Facing a Giant Situation | Teen Ink

Facing a Giant Situation

March 30, 2016
By annaotto BRONZE, Wyoming, Michigan
annaotto BRONZE, Wyoming, Michigan
1 article 0 photos 1 comment

The sport gymnastics is not easy. It takes a lot of hard work, from an hour of running until you puke, to doing endless amounts of a skill until it’s perfected. I did gymnastics for about four years of my life, and they were by far the hardest. So when people say gymnastics isn’t hard, it really made me mad.
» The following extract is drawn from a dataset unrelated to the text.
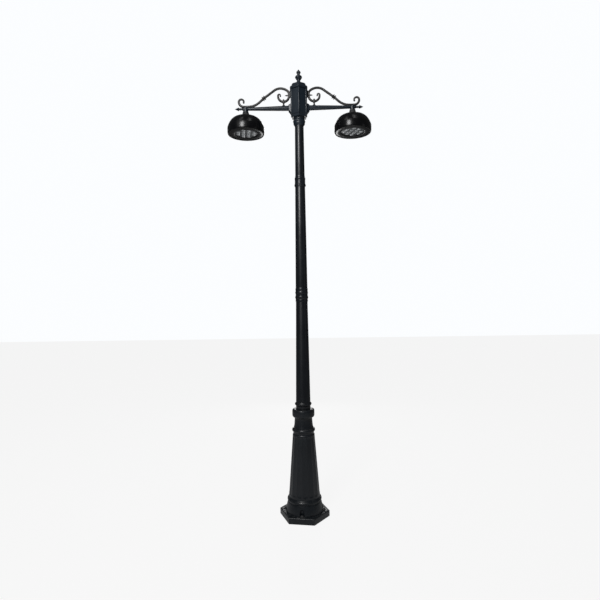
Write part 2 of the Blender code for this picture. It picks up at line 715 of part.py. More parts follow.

Starting in sixth grade I started to get unsure if I even liked the sport. I had practice every day of the week for 4 hours. I would go from school, to practice, then get home around 9 or 10. And the practice was non- stop hard work. There was never an easy day. The problem was, I didn’t want to quit, because what sport would I do next? So I wouldn’t tell my mom that I didn’t like gymnastics anymore.


In the summer time, one coach, named Daniel, started to get awfully mean. My teammates and I felt like it was almost getting to the point of child abuse. He would scream at you if you did something wrong, and even throw people to the floor.
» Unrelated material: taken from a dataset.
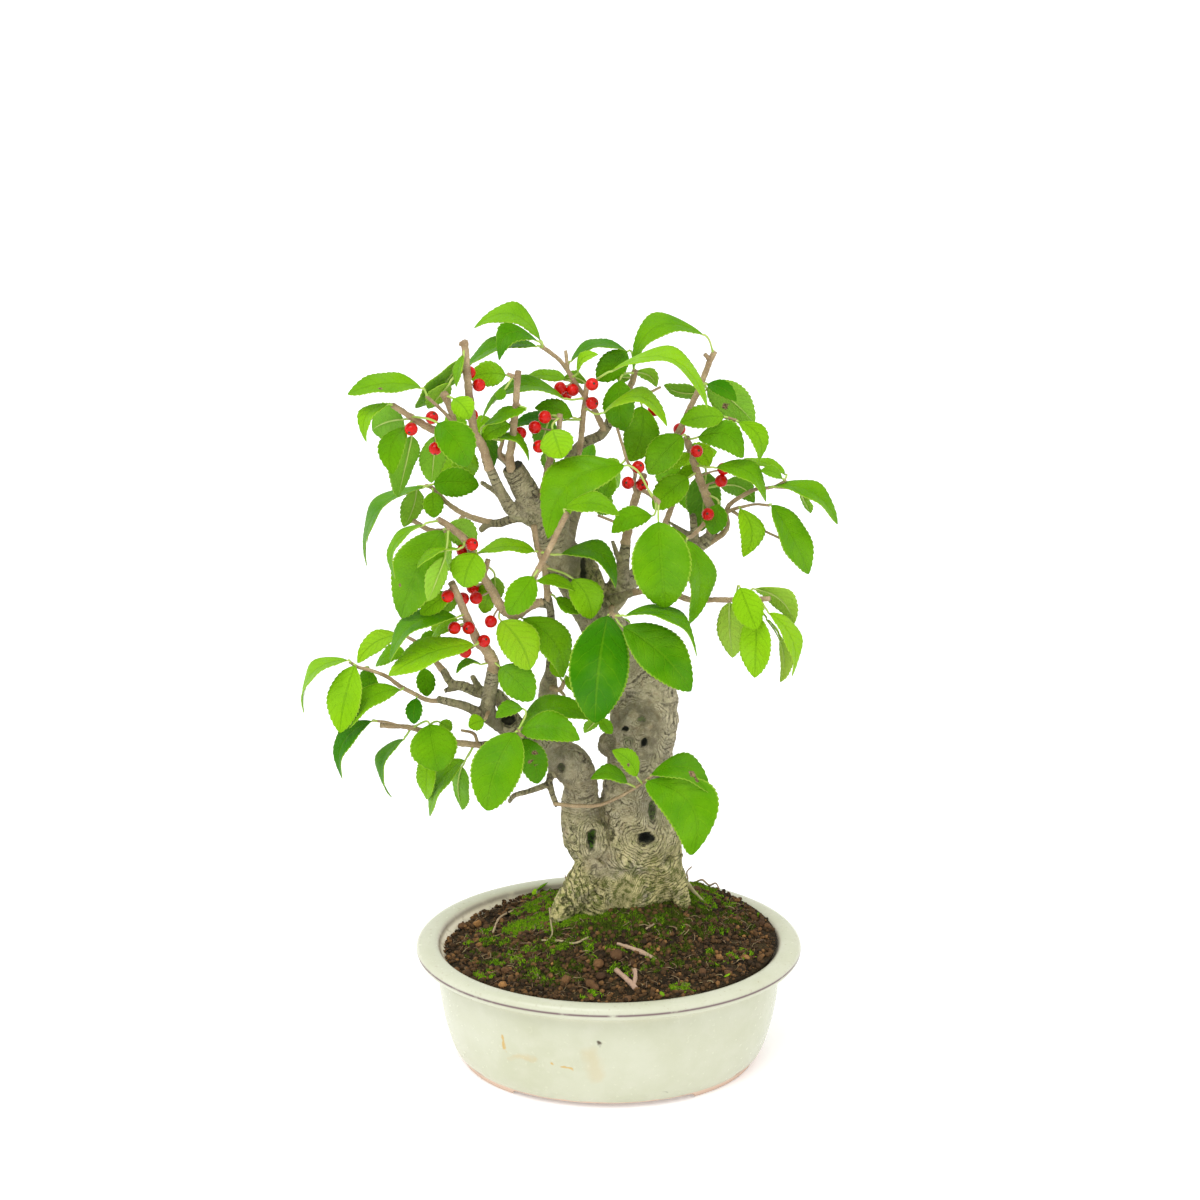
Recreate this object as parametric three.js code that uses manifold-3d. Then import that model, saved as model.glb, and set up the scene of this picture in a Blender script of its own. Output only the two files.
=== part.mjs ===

One day when I was on bars, that coach was spotting me. The day before I had put in my 30 day notice, meaning that in 30 days my parents would stop paying and I could quit. I was doing my skill and then I barely touched his head because he leaned in too far. But to Daniel,  I “kicked” him hard. He dropped me into the foam pit. I knew that this wasn’t going to end well. He started screaming awful mean things at me but I was too afraid to listen. But I did hear him say “you have to leave.”


With tears running down my face I stumbled to the locker room and called my mom. When she arrived, I told her that there was no way I could go back. But of course I came the next day. I did not want to be known as a quitter.


The practices were now different, because I didn’t care anymore, and the days leading to the last practice came so quick. My last day was a little sad, but as soon as I left the gym I felt free. Like a prisoner being released from jail.


A few weeks after I quit I wanted to try a different sport. It worked out perfectly, because two girls that used to do gymnastics with me had been trying diving. I decided to give it a shot.


I nervously went to my first dive practice, not knowing at all if I’d enjoy it. The first few days I couldn’t tell if I liked it, but my friends told me that it gets so much better.


I am very thankful I decided to try diving. I haven’t been miserable and I finally have a life. From this sport I have made so many amazing friendships and great role that I love being with. Diving has taught me some lessons that will help me throughout life. The main thing I’ve learned is to never, ever give up, and to always have faith in yourself. Even if you’re scared or think the situation is impossible.


Diving has finally put my life on the right path. I have a great college diving career chance based on how I’m doing. If I wouldn’t of quit gymnastics, I would be spending my days at awfully hard practices and not having any fun. But now that I decided to try a new sport, I’m able to have a happy lifestyle spending my time with something that I’m good at and enjoy. Trying diving has changed how I think about hard situations.